现在是深夜,我从福岛开车返回东京。我们的白色面包车从只有信号灯还亮着的受灾城市的正中央穿过。本来是八人座的车,但去福岛的时候最后面的座位上都堆满了拖鞋、方便面和手纸等救援物资,返程时则装着回收来的纸箱和破电视机什么的。一行人算我在内一共五个人,我们的队长式人物阿直坐在司机旁边的副驾驶位子上,司机则是一直负责开车的,肤色白皙、个头小巧的阿浩。
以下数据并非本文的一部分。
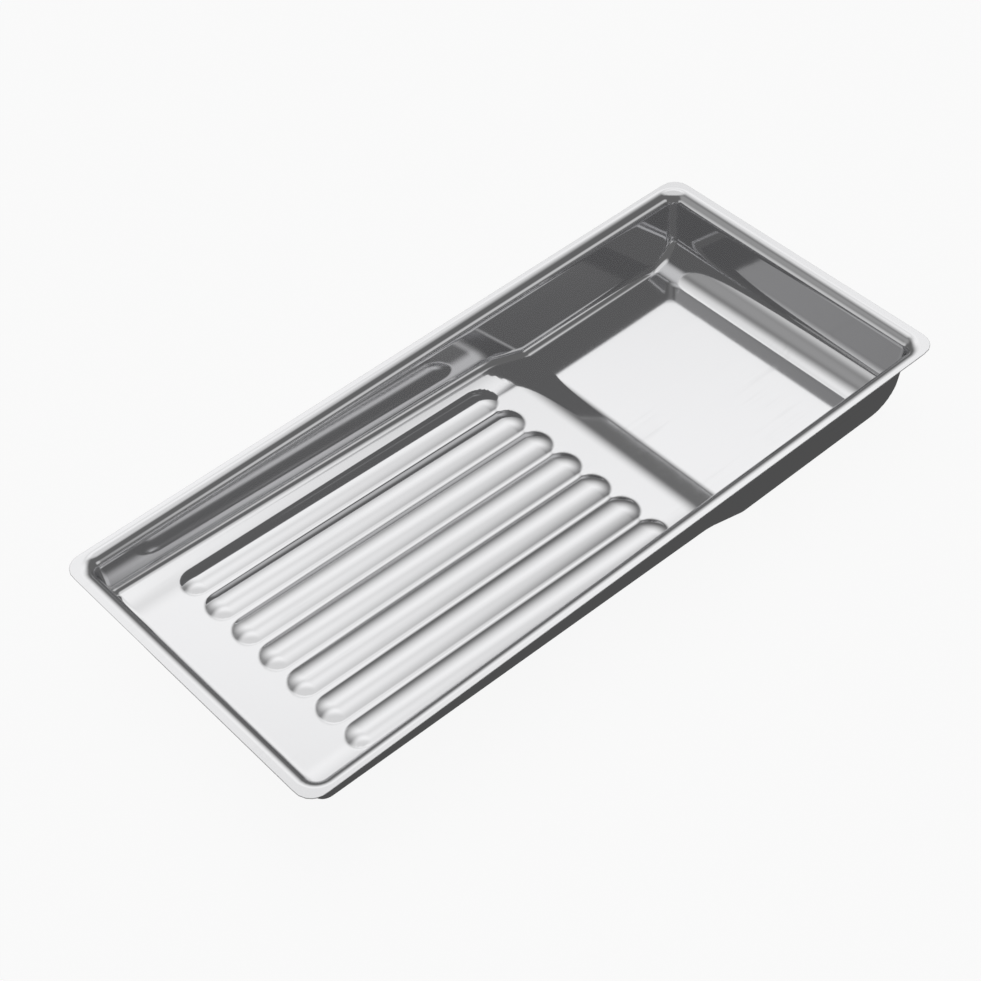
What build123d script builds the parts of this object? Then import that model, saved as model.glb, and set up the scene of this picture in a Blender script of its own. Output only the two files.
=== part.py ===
"""Paint roller tray: one deep-drawn stainless steel pan with a paint well and a ribbed ramp.

Millimetres, +Z up. X runs along the tray, from the shallow end (-X) to the well (+X).
Y runs across it. The origin is the centre of the rim's outline, on the plane that the
underside of the well stands on.

The pan is one sheet of even thickness. It is built as the difference of two blocks with
the same outline: the first fills everything below the sheet's upper face, the second
everything below its lower face. Each block is made by the same functions, where depth_in
is how far its face lies inside the sheet, measured from the upper face.
"""
from build123d import *
from math import cos, radians, sin, sqrt, tan
import os

# ---------------------------------------------------------------- driving dimensions
rim_length = 360.0          # outline of the rim, along X
rim_width = 165.0           # outline of the rim, along Y
rim_corner_radius = 8.5     # plan radius of the rim's four corners
side_flat = 1.8             # level part of the rim along both sides, from its edge to the lip bend
end_flat = 3.0              # the same at both ends
lip_radius = 6.5            # bend from the rim down into the walls, upper face
wall_draft = 5.5            # degrees that every wall leans outwards
side_fillet = 4.5           # side walls to the floor and to the end walls, upper face
sheet = 0.6                 # thickness of the steel

well_depth = 36.4           # rim top to the floor of the well, upper face
well_end_radius = 17.0      # floor of the well up into the deep end wall, upper face
step_drop = 5.6             # height of the ramp's floor above the well's, where the step starts
ramp_slope = 1.98           # degrees that the ramp rises towards the shallow end
shallow_end_radius = 7.0    # ramp up into the shallow end wall, upper face

step_top_x = 51.3           # where the ramp's slope and the step's slope meet
step_angle = 18.8           # degrees that the step falls below level
step_top_radius = 25.4      # bend from the ramp over into the step, upper face
step_foot_radius = 10.5     # bend from the step into the floor of the well, upper face

shoulder_y = 60.0           # where the ramp starts to rise towards each side wall
shoulder_slope = 11.3       # degrees that it rises there, across the tray

rib_count = 7               # ribs at even pitch
rib_pitch = 18.6
rib_radius = 22.0           # round back of a rib, upper face
rib_rise_shallow = 1.55      # height of a rib above the ramp, at its shallow end
rib_rise_deep = 1.9         # height of a rib above the ramp, at its deep end
rib_tip_shallow_x = -142.3  # where a rib's shallow end meets the ramp
rib_tip_deep_x = 34.9       # where a rib's deep end meets the ramp

# ---------------------------------------------------------------- worked-out sizes
well_z = sheet                              # upper face of the well's floor; its underside is at 0
rim_top = well_z + well_depth
draft_run = tan(radians(wall_draft))        # how far a wall leans for each mm of depth
lip_run = lip_radius * (1 / cos(radians(wall_draft)) - draft_run)  # from the flat to the wall
above_rim = rim_top + lip_radius            # where the hollow's solid is cut off
block_foot = -rim_top                       # where both blocks are cut off, below the pan


def wall_inset(flat, z):
    """How far a wall's upper face stands in from the rim's edge, at height z."""
    return flat + lip_run + (rim_top - z) * draft_run


def end_wall_x(z):
    """Distance of an end wall's upper face from the middle of the tray, at height z."""
    return rim_length / 2 - wall_inset(end_flat, z)


def side_wall_y(z):
    """Distance of a side wall's upper face from the middle of the tray, at height z."""
    return rim_width / 2 - wall_inset(side_flat, z)


def ramp_z(x):
    """Height of the ramp's upper face at x."""
    return well_z + step_drop + (step_top_x - x) * tan(radians(ramp_slope))


def length_section(depth_in):
    """The hollow's section along the tray: ramp, step, well and both end walls."""
    shallow_z = ramp_z(-end_wall_x(rim_top))
    step_run = step_drop / tan(radians(step_angle))
    floor = FilletPolyline(
        (-end_wall_x(above_rim), above_rim),
        (-end_wall_x(shallow_z), shallow_z),
        (step_top_x, ramp_z(step_top_x)),
        (step_top_x + step_run, well_z),
        (end_wall_x(well_z), well_z),
        (end_wall_x(above_rim), above_rim),
        radius=[shallow_end_radius, step_top_radius, step_foot_radius, well_end_radius],
    )
    return grown(make_face(floor + Line(floor @ 1, floor @ 0)), depth_in)


def cross_section(depth_in):
    """The hollow's section across the tray, to well below its floor."""
    face = make_face(
        Polyline(
            (-side_wall_y(above_rim), above_rim),
            (-side_wall_y(block_foot), block_foot),
            (side_wall_y(block_foot), block_foot),
            (side_wall_y(above_rim), above_rim),
            close=True,
        )
    )
    return grown(face, depth_in)


def grown(face, amount):
    """A section grown outwards by an even amount, with its corners kept sharp."""
    return offset(face, amount, kind=Kind.INTERSECTION) if amount else face


def hollow(depth_in):
    """Everything above the floor and between the walls, down to the ribs."""
    along = extrude(Plane.XZ * length_section(depth_in), rim_width, both=True)
    across = extrude(Plane.YZ * cross_section(depth_in), rim_length, both=True)
    solid = along & across
    for side in (-1, 1):
        solid -= shoulder(side, depth_in)
    side_walls = solid.faces().sort_by(Axis.Y)
    lid = solid.faces().sort_by(Axis.Z)[-1]
    rounded = (side_walls[0].edges() + side_walls[-1].edges()) - lid.edges()
    solid = fillet(rounded, side_fillet + depth_in)
    for index in range(rib_count):
        solid -= rib((index - (rib_count - 1) / 2) * rib_pitch, depth_in)
    return solid


def shoulder(side, depth_in):
    """Everything below a shoulder, the part of the ramp that rises to a side wall, and below the step."""
    slope, lean, fall = radians(ramp_slope), radians(shoulder_slope), radians(step_angle)
    up = Vector(sin(slope) * cos(lean), -side * sin(lean), cos(slope) * cos(lean))
    step_up = Vector(sin(fall), 0, cos(fall))
    crest = Vector(step_top_x, side * shoulder_y, ramp_z(step_top_x))
    ridge = up.cross(step_up).normalized()
    bend = FilletPolyline(
        crest - ridge.cross(up) * rim_length,
        crest,
        crest + ridge.cross(step_up) * rim_length,
        radius=step_top_radius,
    )
    below = Polyline(bend @ 1, crest - (up + step_up) * rim_length, bend @ 0)
    return extrude(grown(make_face(bend + below), -depth_in), rim_width, dir=ridge, both=True)


def rib(y, depth_in):
    """One rib: a round bar on a slanted axis with round ends, sunk into the ramp."""
    ends = []
    for tip_x, inwards, rise in (
        (rib_tip_shallow_x, 1, rib_rise_shallow),
        (rib_tip_deep_x, -1, rib_rise_deep),
    ):
        half_width = sqrt(rise * (2 * rib_radius - rise))
        x = tip_x + inwards * half_width
        ends.append(Vector(x, y, ramp_z(x) + rise - rib_radius))
    radius = rib_radius - depth_in
    axis = Plane(origin=ends[0], z_dir=ends[1] - ends[0])
    bar = extrude(axis * Circle(radius), (ends[1] - ends[0]).length)
    return bar + Pos(ends[0]) * Sphere(radius) + Pos(ends[1]) * Sphere(radius)


def block(depth_in):
    """Everything below one face of the sheet, inside the rim's outline."""
    top = rim_top - depth_in
    outline = RectangleRounded(rim_length, rim_width, rim_corner_radius)
    solid = extrude(Pos(0, 0, block_foot) * outline, top - block_foot)
    solid -= hollow(depth_in)
    rim = solid.faces().sort_by(Axis.Z)[-1]
    return fillet(rim.inner_wires()[0].edges(), lip_radius - depth_in)


def tray_pan():
    """The whole pan: what lies below the upper face but not below the lower face."""
    return block(0) - block(sheet)


os.makedirs("parts", exist_ok=True)
export_step(tray_pan(), "parts/tray_pan.step")
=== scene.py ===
"""Looks of a paint roller tray: one bright pan, deep drawn from a single sheet of stainless steel.

The pan's shape is a distance field: for a point in space it says how far the point lies from
the upper face of the sheet, below zero in the open air and above zero in the steel. Planes,
round bars and the fillets between them make it up. A mesh with its lines where the form
needs them is set down near that face and moved onto it, and the lower face is the same
mesh moved through the sheet.
"""

import math

import bpy
import numpy as np
from mathutils import Matrix, Vector


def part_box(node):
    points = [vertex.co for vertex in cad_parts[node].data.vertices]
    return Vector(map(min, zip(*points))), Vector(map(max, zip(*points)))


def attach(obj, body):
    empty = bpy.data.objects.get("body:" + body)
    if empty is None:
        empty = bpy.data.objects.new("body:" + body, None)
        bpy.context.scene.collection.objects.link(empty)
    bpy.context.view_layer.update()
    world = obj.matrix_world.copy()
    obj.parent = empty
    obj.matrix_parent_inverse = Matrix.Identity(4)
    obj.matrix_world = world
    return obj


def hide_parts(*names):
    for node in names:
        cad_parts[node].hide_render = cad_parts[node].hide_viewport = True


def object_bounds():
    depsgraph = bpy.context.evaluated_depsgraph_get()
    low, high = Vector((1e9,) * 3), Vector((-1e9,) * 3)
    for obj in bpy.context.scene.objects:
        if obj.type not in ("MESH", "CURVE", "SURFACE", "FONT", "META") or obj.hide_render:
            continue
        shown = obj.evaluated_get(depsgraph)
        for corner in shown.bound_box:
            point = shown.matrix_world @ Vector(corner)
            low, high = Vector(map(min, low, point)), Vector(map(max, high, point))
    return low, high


bl_info = {
    "name": "Paint Roller Tray",
    "version": (1, 0, 0),
    "blender": (4, 5, 0),
    "location": "3D View > Sidebar > Tray",
    "description": "Builds the polished steel pan of a paint roller tray around its packed CAD frame",
    "category": "Object",
}

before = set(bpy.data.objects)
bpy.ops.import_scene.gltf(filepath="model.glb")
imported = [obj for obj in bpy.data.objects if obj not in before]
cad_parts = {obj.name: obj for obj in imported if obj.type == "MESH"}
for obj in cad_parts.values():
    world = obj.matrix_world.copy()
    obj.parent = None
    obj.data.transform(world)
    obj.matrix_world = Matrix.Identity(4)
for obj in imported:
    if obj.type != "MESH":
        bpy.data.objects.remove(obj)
CAD_LOW, CAD_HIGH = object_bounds()
PAN_LOW, PAN_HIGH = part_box("tray_pan")
MM = 0.001


# ------------------------------------------------------------------ sizes and colours


def length(name, description, millimetres):
    """A property for a length, kept in metres."""
    return bpy.props.FloatProperty(
        name=name, description=description, default=millimetres * MM, unit="LENGTH", subtype="DISTANCE"
    )


def turn(name, description, degrees):
    """A property for an angle, kept in radians."""
    return bpy.props.FloatProperty(
        name=name, description=description, default=math.radians(degrees), unit="ROTATION", subtype="ANGLE"
    )


def colour(name, description, value):
    """A property for a colour."""
    return bpy.props.FloatVectorProperty(
        name=name, description=description, default=value, size=3, min=0, max=1, subtype="COLOR"
    )


class TraySizes(bpy.types.PropertyGroup):
    """The pan's driving sizes. All of them are for the upper face of the sheet."""

    rim_corner: length("Rim corner", "Plan radius of the rim's corners", 8.5)
    side_flat: length("Side flat", "Level part of the rim along both sides, up to the lip bend", 1.8)
    end_flat: length("End flat", "Level part of the rim at both ends", 3)
    lip_radius: length("Lip radius", "Bend from the rim down into the walls", 6.5)
    wall_draft: turn("Wall draft", "Angle that every wall leans outwards", 5.5)
    side_fillet: length("Side fillet", "Side walls to the floor and to the end walls", 4.5)
    sheet: length("Sheet", "Thickness of the steel", 0.6)
    edge_round: length("Edge round", "Radius on both sides of the rim's cut edge", 0.2)
    well_end: length("Well end radius", "Floor of the well up into the deep end wall", 17)
    step_drop: length("Step drop", "Height of the ramp's floor above the well's, at the step", 5.6)
    ramp_slope: turn("Ramp slope", "Angle that the ramp rises towards the shallow end", 1.98)
    shallow_end: length("Shallow end radius", "Ramp up into the shallow end wall", 7)
    shoulder_y: length("Shoulder place", "Where the ramp starts to rise towards the side walls, along Y", 60)
    shoulder_slope: turn("Shoulder slope", "Angle that the ramp rises towards the side walls", 11.3)
    shoulder_radius: length("Shoulder radius", "Bend from the ramp up into its shoulders", 65)
    step_x: length("Step place", "Where the ramp's slope and the step's slope meet, along X", 51.3)
    step_slope: turn("Step slope", "Angle that the step falls below level", 18.8)
    step_top: length("Step top radius", "Bend from the ramp over into the step", 25.4)
    step_foot: length("Step foot radius", "Bend from the step into the floor of the well", 10.5)
    rib_count: bpy.props.IntProperty(name="Ribs", description="Ribs on the ramp", default=7, min=1)
    rib_pitch: length("Rib pitch", "Distance from rib to rib", 18.6)
    rib_radius: length("Rib radius", "Round back of a rib", 22)
    rib_foot: length("Rib foot radius", "Fillet between a rib and the ramp", 4.1)
    rise_shallow: length("Rib rise, shallow end", "Height of a rib above the ramp", 1.55)
    rise_deep: length("Rib rise, deep end", "Height of a rib above the ramp", 1.9)
    tip_shallow: length("Rib tip, shallow end", "Where a rib's shallow end meets the ramp, along X", -142.3)
    tip_deep: length("Rib tip, deep end", "Where a rib's deep end meets the ramp, along X", 34.9)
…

后面一排坐在左边单人座上的是比我年长的摄影师佳美先生,坐在右边靠窗位置上的是我,我旁边是一个名叫木村宙太的身材魁梧的年轻人。

车开出去一会儿,周围就不见人烟了,就好像黑暗是从地底下钻出来的一样,越接近地面越黑。我想也应该有无数个声音正从那黑暗中冒出来,可是我却已经失去了听到那些声音的能力,特别是那个必须要听到的树上人的声音。我把这件事简短地跟同车的人说了。我几乎是嘟囔地说道,也许并不是因为我的耳朵不好,可是我却无论如何都听不到。我刚说到这儿,从地震刚发生之后就坚持定期来做志愿者的佳美先生说,他也觉得自己好像从刚才开始就听到了些什么。

这位摄影师被此次同行的那些跟他儿子差不多年纪的年轻人亲切地叫作佳美先生,上次一起去宫城也是他邀请的我。佳美先生在黑暗中继续说了下去。

“我记得大概是七年前,在我去广岛的时候好像也听到过这种乱糟糟的情绪狂热的声音。当时跟我在一起的是一个所谓的跨性别者,是一个自认为自己是女性的占卜师,他自称自己有通灵的能力。这人年轻时因为幻视幻听吃了不少苦头,甚至还为此进过精神病院。有一段时间我跟他关系非常好。啊,对呀对呀,S先生你应该也认识的吧,大家都叫他智子的那个家伙。好像他本人说自己的名字是‘智慧之子’的意思,但更多的人都说,不是智子是‘痴子’吧,是‘痴呆之子’还差不多。

“他有时会突然翻白眼,在我们以为他是被什么神灵附体了,要他带话过来的时候,他却能极为冷静地说出富有哲理的话,对吧?其实他读了很多书,鉴赏照片的眼光也绝对一流,那家伙真的非常优秀。我认为他叫智慧之子名副其实。但就像你知道的那样,他失踪已经一年多了,现在谁都找不到他。

“他跟我聊过他众多人生经历中一个很精彩的故事,就是关于电视机音量的那个事。S先生你听过吗?啊,是吧。那件事真的很有趣哦!那是我跟智子刚认识的时候的事,现在说起来已经是十年前了。他有很长一段时间看电视时都会把电视调到静音状态,这是因为有一天他发现电视画面上有用片假名表示的‘ONRYOU(音量)’一词,而当时‘ONRYOU’的数值大概是20。他说他当时以为这个词是冤魂[11]的意思,而那个数值则是指冤魂的数量。他想,不能让这个世上的冤魂越来越多啊,就马上拿起遥控器把数值调成零了,冤魂的数量还是保持为零比较好吧。他一边跟我说这事,一边自己忍不住扑哧地笑出来。他还向我炫耀,说因为渐渐适应了看没有声音的电视,他学会了读唇语。那家伙真是个怪人啊!